We set up off a steep slope. I have found the skins on the skis really easy to use, nothing more difficult than walking. We get to the top of a short slope, both us trainees panting for breath, but our guide is keen to go up a steeper section. We decide this is steep enough, and set up to ski back down. A few others from the base have come out to snowboard with us. Being such a beautiful evening and with the threat of being snowed in coming up, the base has made a mass exodus to the mountains. The slope we’re on sits in a glacial bowl, and ends a few hundred meters above the sea. We are cautioned to make sure we don’t go off the edge! I take the first run cautiously, stopping to admire the view south. I can see the low sun and open water out this way, where the ice is starting to break. Another breathtaking angle to take in. I could stare out at this every day, and never see it the same way twice. Shadows change as the sun moves across the sky, and the snow and ice are in constant flux. This is our own private ski resort, and as yet not a track has been made! Only the six of us are up here. Could we have it any better? I want to continually take photographs, but I know they will never capture the wide expanse in front of me. I think of my Mother who likes to paint – a far better medium to try and capture the pink light reflecting off some distant peaks right now, but alas I don’t have the skills. The sun comes out on my third and final run, and the view is lit golden, as are our faces. But it is hard work climbing up each time, and with a little regret we head back to the campsite, mainly motivated by hunger.

dsc00259-jpg-sm dsc00257-jpg-sm

After eating the army rations, we are ready to do one more thing before bed.

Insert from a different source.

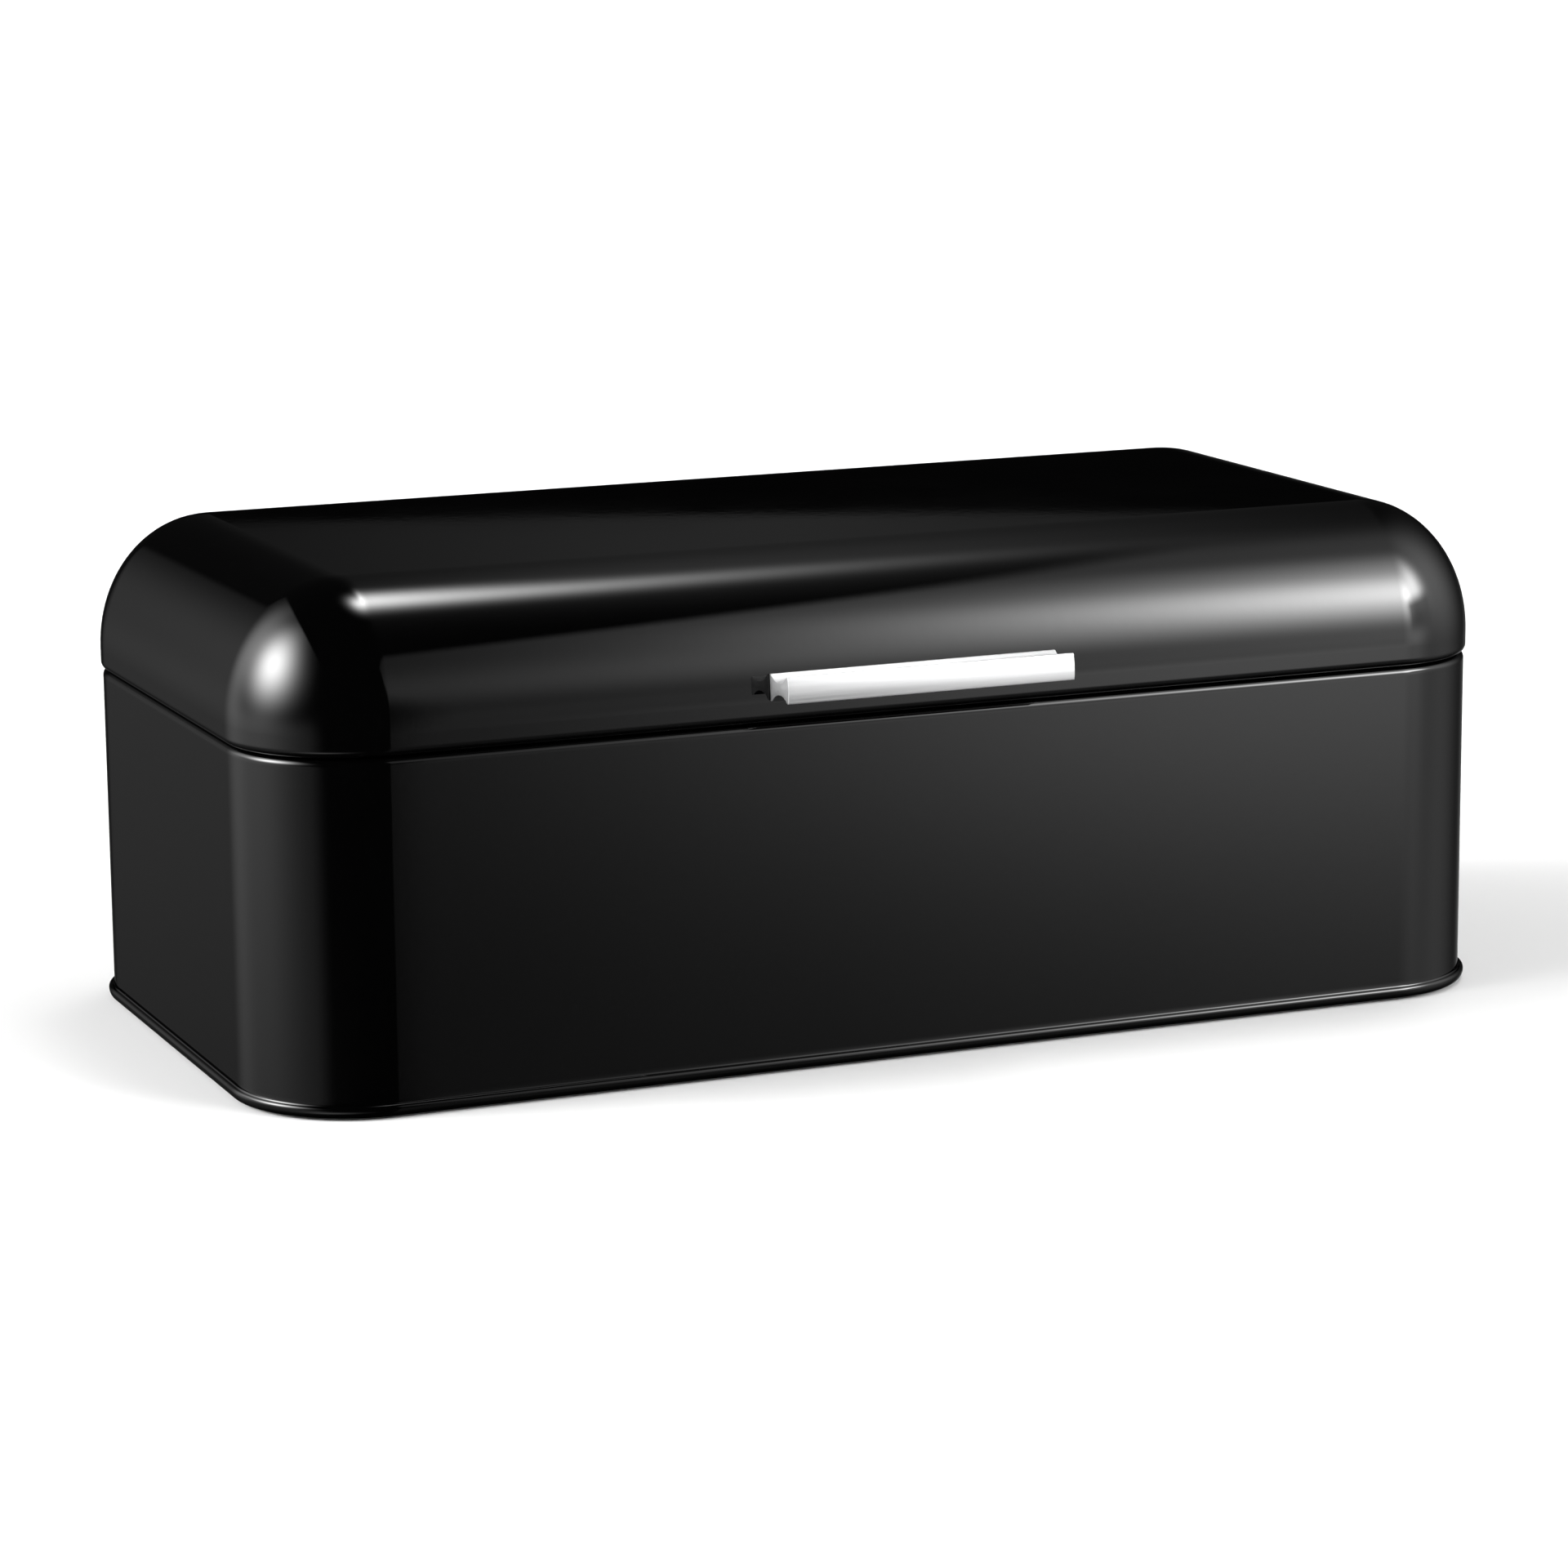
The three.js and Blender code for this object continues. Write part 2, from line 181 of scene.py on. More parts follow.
# The profile, as [radius, distance along the axis], is spun a full turn.
def turnedPiece(name, origin, axis, side, profile, steps=32):
    points = [origin + side * radius * mm + axis * along * mm for radius, along in profile]
    piece = drawLine(name, points)
    bpy.ops.mesh.select_all(action="SELECT")
    bpy.ops.mesh.spin(steps=steps, angle=2 * pi, center=origin, axis=axis)
    closeUp(piece)
    return piece


# A section in the Y-Z plane, drawn out along X.
def drawnOut(name, section, left, right):
    piece = drawLine(name, [Vector((left * mm, y * mm, z * mm)) for y, z in section])
    bpy.ops.mesh.select_all(action="SELECT")
    bpy.ops.mesh.edge_face_add()
    pull(x=(right - left) * mm)
    closeUp(piece)
    return piece


def solidBox(low, high):
    middle = [(a + b) / 2 * mm for a, b in zip(low, high)]
    size = [(b - a) * mm for a, b in zip(low, high)]
    return addPrimitive("solidBox", bpy.ops.mesh.primitive_cube_add, size=1, location=middle, scale=size)


drill = {"length": 14, "facets": 24}


def rearDrill(x, z, radius, facets=drill["facets"]):    # goes right through a rear wall
    place = (x * mm, box["depth"] / 2 * mm, z * mm)
    return addPrimitive("drill", bpy.ops.mesh.primitive_cylinder_add, vertices=facets, radius=radius * mm,
                        depth=drill["length"] * mm, location=place, rotation=(pi / 2, 0, 0))


def setDown(piece, body, finish, *nodes):
    takeUp(piece)
    piece.location = boxMiddle
    bpy.ops.object.transform_apply(location=True, rotation=True, scale=True)
    bpy.ops.object.shade_smooth_by_angle(angle=radians(box["smoothAngle"]))
    piece.data.materials.clear()
    piece.data.materials.append(finishes[finish])
    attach(piece, body)
    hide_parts(*nodes)


def newMaterial(name):
    material = bpy.data.materials.new(name)
    material.use_nodes = True
    shader = material.node_tree.nodes["Principled BSDF"]
    return material, shader


def addNode(material, kind, **values):
    node = material.node_tree.nodes.new(kind)
    for name, value in values.items():
        if name in node.inputs:
            node.inputs[name].default_value = value
        else:
            setattr(node, name, value)
    return node


def link(material, source, target):
    material.node_tree.links.new(source, target)


def objectPattern(material, scale=(1, 1, 1)):
    place = addNode(material, "ShaderNodeTexCoord")
    mapping = addNode(material, "ShaderNodeMapping")
    mapping.inputs["Scale"].default_value = scale
    link(material, place.outputs["Object"], mapping.inputs["Vector"])
    return mapping.outputs["Vector"]


def noise(material, vector, scale, detail=2.0, roughness=0.5):
    texture = addNode(material, "ShaderNodeTexNoise")
    texture.inputs["Scale"].default_value = scale
    texture.inputs["Detail"].default_value = detail
    texture.inputs["Roughness"].default_value = roughness
    link(material, vector, texture.inputs["Vector"])
    return texture.outputs["Fac"]


def spread(material, value, low, high, fromLow=0.3, fromHigh=0.7):
    ranged = addNode(material, "ShaderNodeMapRange")
    ranged.inputs["From Min"].default_value = fromLow
    ranged.inputs["From Max"].default_value = fromHigh
    ranged.inputs["To Min"].default_value = low
    ranged.inputs["To Max"].default_value = high
    link(material, value, ranged.inputs["Value"])
    return ranged.outputs["Result"]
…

A spot of Alpine climbing – because of course we can! We have the kit, an excellent guide, and the best mountain range in the world to go and play on. Plus, despite being nearly midnight, it is not dark. This time we leave the skis, rope up and plod across the snow. Soon we are on the rocky area of Reptile Ridge. We take time to practice with crampons and axes. This is a fairly benign area, and I find myself enjoying getting some proper instruction. If this is how good mountaineering can be, then I could see myself getting into it. Previous attempts when I have not really known what I was doing meant I was too scared to take pleasure from it. But here I have trust in our guide, and the kit we are using seems to work really well. I can tell from the terrain that we are not in any real danger. It is just good fun, and in the white pure air, it could get better. I notice that my lungs are clearer than they have been for several years, and for that I am both relieved and thankful.

Our guide points to some distant peaks, and promises us a trip there one day. It seems a bit more technical, and I make a note to get more fit. My thighs complain a bit about the up-hill work they’ve just done.

dsc00235-jpg-sm dsc00241-jpg-sm dsc00242-jpg-sm

We set back to the tent, and once there get into the generous quantities of warm layers. First there is a wooden board to sleep on, then a foam mattress. On top of this is a double thick Thermarest, already twice what most mountaineers would take. Then on top of this goes a real sheep skin. Then our sleeping bags are wrapped in flame-retardant cotton (a nod to fire safety as we have the stove and paraffin lamp in the tent with us). The sleeping bag is the thickest I have ever seen, taking up four times more space than my winter sleeping bag that I’d normally use. Then finally (in case it gets a bit nippy) not one, but two sleeping bag liners. After some faffing about I choose to use just the sleeping bag. It is midsummer after all.

That night I don’t sleep very well. The light and back pain keeps me awake. Morning comes too soon. We’ve planned to leave early, to be down safe before the gales come in. But on waking the conditions are still perfectly calm and the sun continues to shine. So we go back up the mountain, this time to practice more skills: ice axe arrests, falls etc. I relish this, as having discussed the theory, I’ve never really practiced these things safely. We go through a variety of skills before finally heading back. By the time we’re coming back to Rothera, the wind is picking up. My thoughts are about the tranquility I have just experienced. I’d like to share this place with my friends, but then that would quickly become defeating. If everyone brought their friends, and their friends… it would soon be as busy as an Alpine ski resort. Still, I’d bring a few who could truely appreciate this place.

Coming down the mountain, the industrial-military build up of our tiny research stations hoves into sight. I amuse myself at this thought; that in such as short time, three huts and some antennas looks like an eyesore, after seeing only natural beauty for the last 24 hours. We descend into grey clouds and blowing snow, and pack away all the kit. The base has no shortage of the right kit, and I’ve managed to find clothes and shoes that fit me perfectly. I am really looking forward to more field trips. However, now it’s back to station life, which is already becoming routine. Not much happened while we were away, a few more fire alarms (toast, pop corn, and a defective flame detector). In the library later, I find a book where one explorer describes having had a hole left in his head by Antarctica. I know exactly what he means. Space creates space. A similar feeling can only be achieved out in the world’s great oceans.

In the bar later, I feel a bit out of sorts. The noise and business shields us from the howling winds outside. It’s easy to forget where we are when the windows are snow-covered, and we’re in a warm room with plentiful beer on supply. But I think something in me would rather be out there, on that glacier field.

This evening’s excitement was the post office opening. I have bought all my Christmas gifts, from the very limited selection. I hope they make it to the UK this year. I might be home before they are. Tonight I am in my workshop, still trying to rescue two broken laptops. This afternoon I was cursing computers once more, and life felt very “normal” again. I don’t want normal, I know I want the peace of those mountains.